Phosphodiesterase 1 signalsomes: the utility of peptide disruptors for pulmonary arterial hypertension

The ubiquitously expressed second messenger, cyclic AMP (cAMP), plays a key role in controlling cellular responses that regulate a wide number of physiological processes throughout the body. Compartmentalization of cAMP is key in the spatio-temporal control of cAMP dynamics that determines its function in cells. Phosphodiesterases (PDEs), which hydrolyse cAMP, underpin compartmentalization of the second messenger by forming specific protein complexes (signalsomes) that restrict cAMP within subcellular compartments. Such protein complexes also include membrane-bound proteins (G protein-coupled receptors), scaffolding proteins (A kinase anchoring proteins) and downstream mediators (protein kinase A) of cAMP. Identification of PDE signalsomes has uncovered PDE-specific protein complexes, many of which are implicated in heart failure, cancer and cognitive decline. Mapping of PDE-protein interfaces and the rational design of novel peptide disrupters has uncovered the role of such complexes in cell function. Cell permeable peptide disrupters, which have higher target specificity to traditional small molecules, represent an exciting area of drug discovery.

We have shown a specific PDE family member, PDE1C, plays a pivotal role in shaping cAMP gradients in pulmonary artery smooth muscle cells (PASMCs) and its increased expression and activity accounts for lower cAMP and increased PASMC proliferation in pulmonary arterial hypertension (PAH, Murray et al., 2007).
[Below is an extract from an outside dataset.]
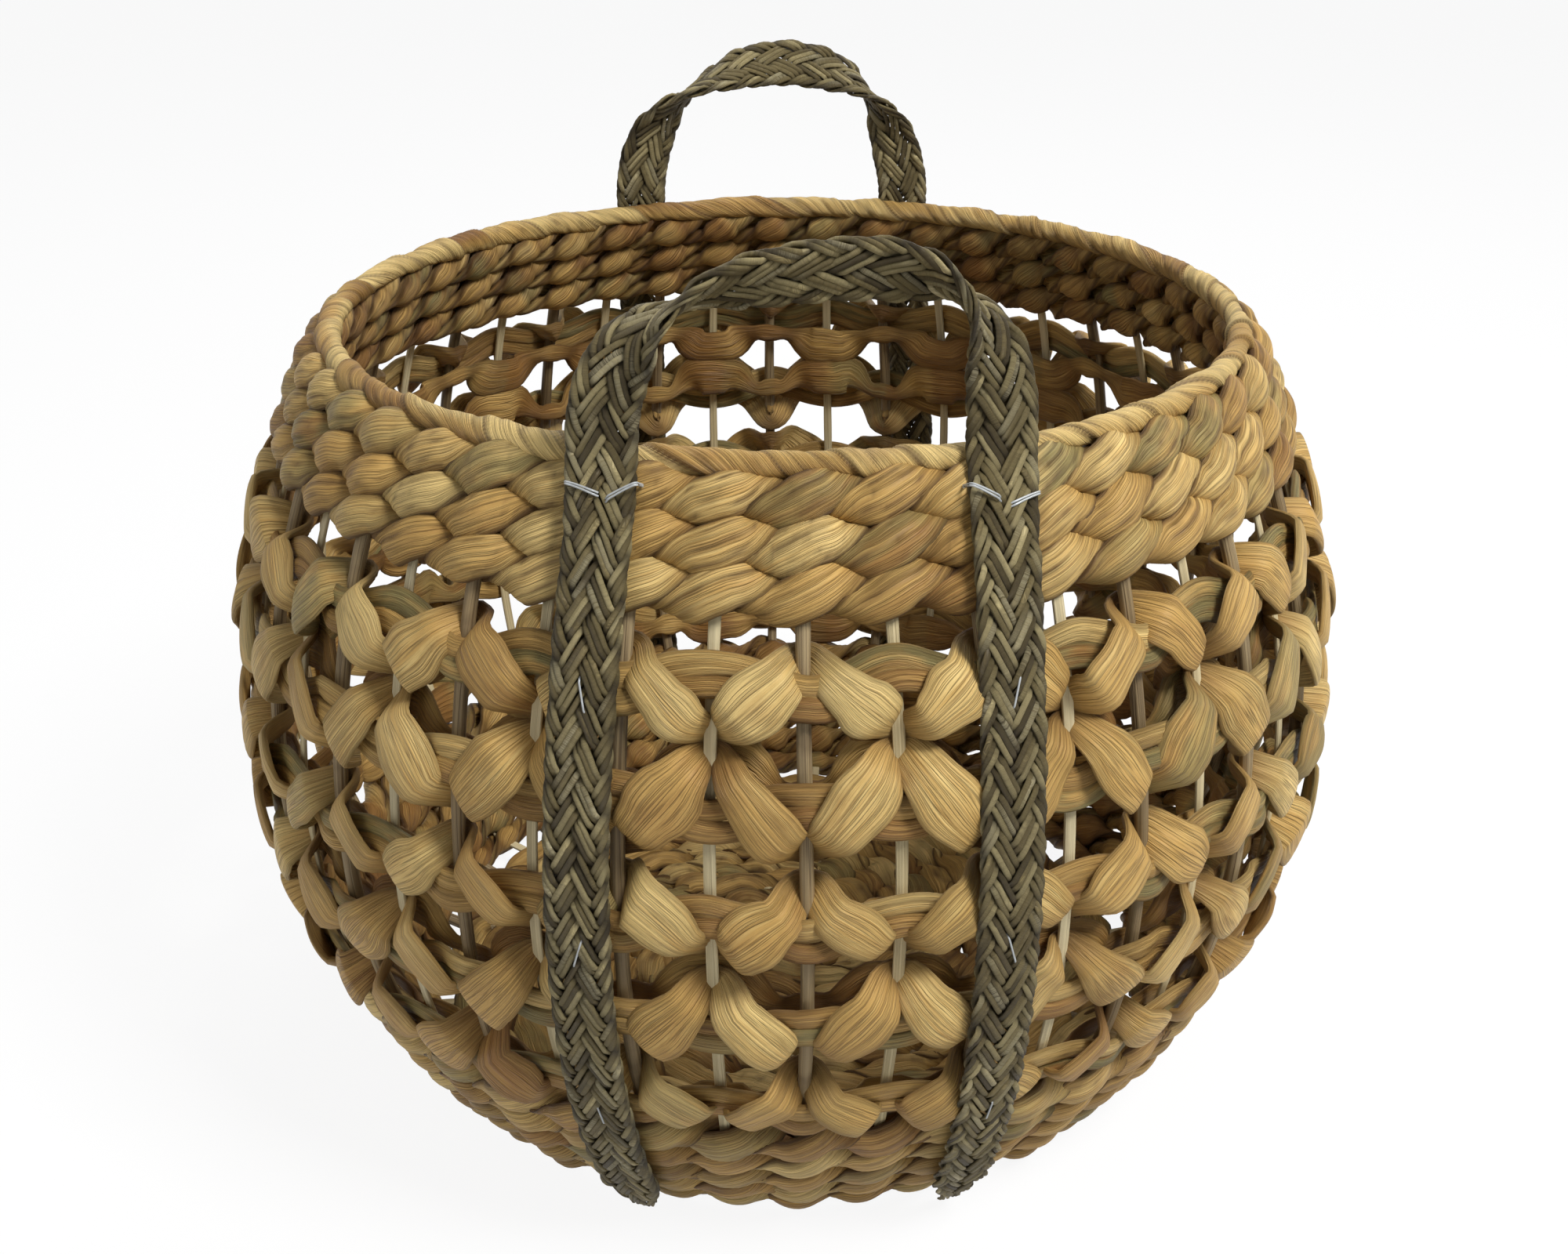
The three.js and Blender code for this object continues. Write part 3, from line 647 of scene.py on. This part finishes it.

More recently we find PDE1C limits the efficacy of prostacyclin analogues, which are currently clinically approved for PAH, by interacting with the prostacyclin (IP) receptor and enhancing its degradation. Using a variety of molecular and biochemical approaches together with 'peptide chip' technology (Professor Baillie, Blair et al., 2019), this project aims to define the interacting proteins, subcellular localisation and function of this exciting newly discovered PDE1C/IP signalsome. Furthermore, we will develop novel peptide disruptors, including cell permeable cyclic peptides (Dr Houssen, Idress et al., 2020) using synthetic biology and chemistry, to elucidate the functional significance of the PDE1C/IP complex in PASMC and its role in PAH. This PhD project brings together areas of expertise in pulmonary physiology, pharmacology, biochemistry, synthetic biology and chemistry from the University of Aberdeen and University of Glasgow, which will offer an optimal training environment and provide the student with a set of highly desirable skills. It is expected that completion of the aims will advance our understanding of the cellular function of PDE1 signalsomes and uncover novel peptide therapeutics for diseases.